Generating random treatment periods and using randomization inference to assess the sampling distribution of the placebo effect.
Estimating the DiD model using the fake post-treatment period (
post_time = 1
).Interpretation: If the estimated treatment effect is statistically significant, this indicates that pre-existing trends (not treatment) might be influencing results, violating the parallel trends assumption.
- Using Control Groups for a Placebo Test
If multiple control groups are available, a placebo test can also be conducted by:
Dropping the actual treated group from the analysis.
Assigning one of the control groups as a fake treated group.
Estimating the DiD model and checking whether a significant effect is detected.
Interpretation:
If a placebo effect appears (i.e., the estimated treatment effect is significant), it suggests that even among control groups, systematic differences exist over time.
However, this result is not necessarily disqualifying. Some methods, such as Synthetic Control, explicitly model such differences while maintaining credibility.

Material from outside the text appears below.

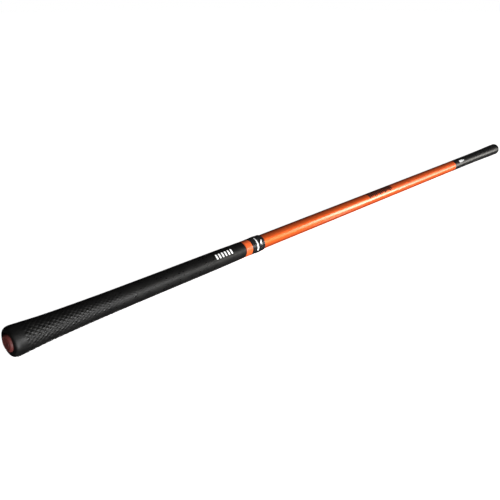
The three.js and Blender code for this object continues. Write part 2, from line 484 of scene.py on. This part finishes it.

# Load necessary libraries
library(tidyverse)
library(fixest)
library(ggplot2)
library(causaldata)
# Load the dataset
od <- causaldata::organ_donations %>%
# Use only pre-treatment data
dplyr::filter(Quarter_Num <= 3) %>%
# Create fake (placebo) treatment variables
dplyr::mutate(
FakeTreat1 = as.integer(State == 'California' &
Quarter %in% c('Q12011', 'Q22011')),
FakeTreat2 = as.integer(State == 'California' &
Quarter == 'Q22011')
)
# Estimate the placebo effects using fixed effects regression
clfe1 <- fixest::feols(Rate ~ FakeTreat1 | State + Quarter, data = od)
clfe2 <- fixest::feols(Rate ~ FakeTreat2 | State + Quarter, data = od)
# Display the regression results
fixest::etable(clfe1, clfe2)
#> clfe1 clfe2
#> Dependent Var.: Rate Rate
#>
#> FakeTreat1 0.0061 (0.0051)
#> FakeTreat2 -0.0017 (0.0028)
#> Fixed-Effects: --------------- ----------------
#> State Yes Yes
#> Quarter Yes Yes
#> _______________ _______________ ________________
#> S.E.: Clustered by: State by: State
#> Observations 81 81
#> R2 0.99377 0.99376
#> Within R2 0.00192 0.00015
#> ---
#> Signif. codes: 0 '***' 0.001 '**' 0.01 '*' 0.05 '.' 0.1 ' ' 1
# Extract coefficients and confidence intervals
coef_df <- tibble(
Model = c("FakeTreat1", "FakeTreat2"),
Estimate = c(coef(clfe1)["FakeTreat1"], coef(clfe2)["FakeTreat2"]),
SE = c(summary(clfe1)$coeftable["FakeTreat1", "Std. Error"],
summary(clfe2)$coeftable["FakeTreat2", "Std. Error"]),
Lower = Estimate - 1.96 * SE,
Upper = Estimate + 1.96 * SE
)
# Plot the placebo effects
ggplot(coef_df, aes(x = Model, y = Estimate)) +
geom_point(size = 3, color = "blue") +
geom_errorbar(aes(ymin = Lower, ymax = Upper), width = 0.2, color = "blue") +
geom_hline(yintercept = 0, linetype = "dashed", color = "red") +
theme_minimal() +
labs(
title = "Placebo Treatment Effects",
y = "Estimated Effect on Organ Donation Rate",
x = "Placebo Treatment"
)
We would like the “supposed” DiD to be insignificant.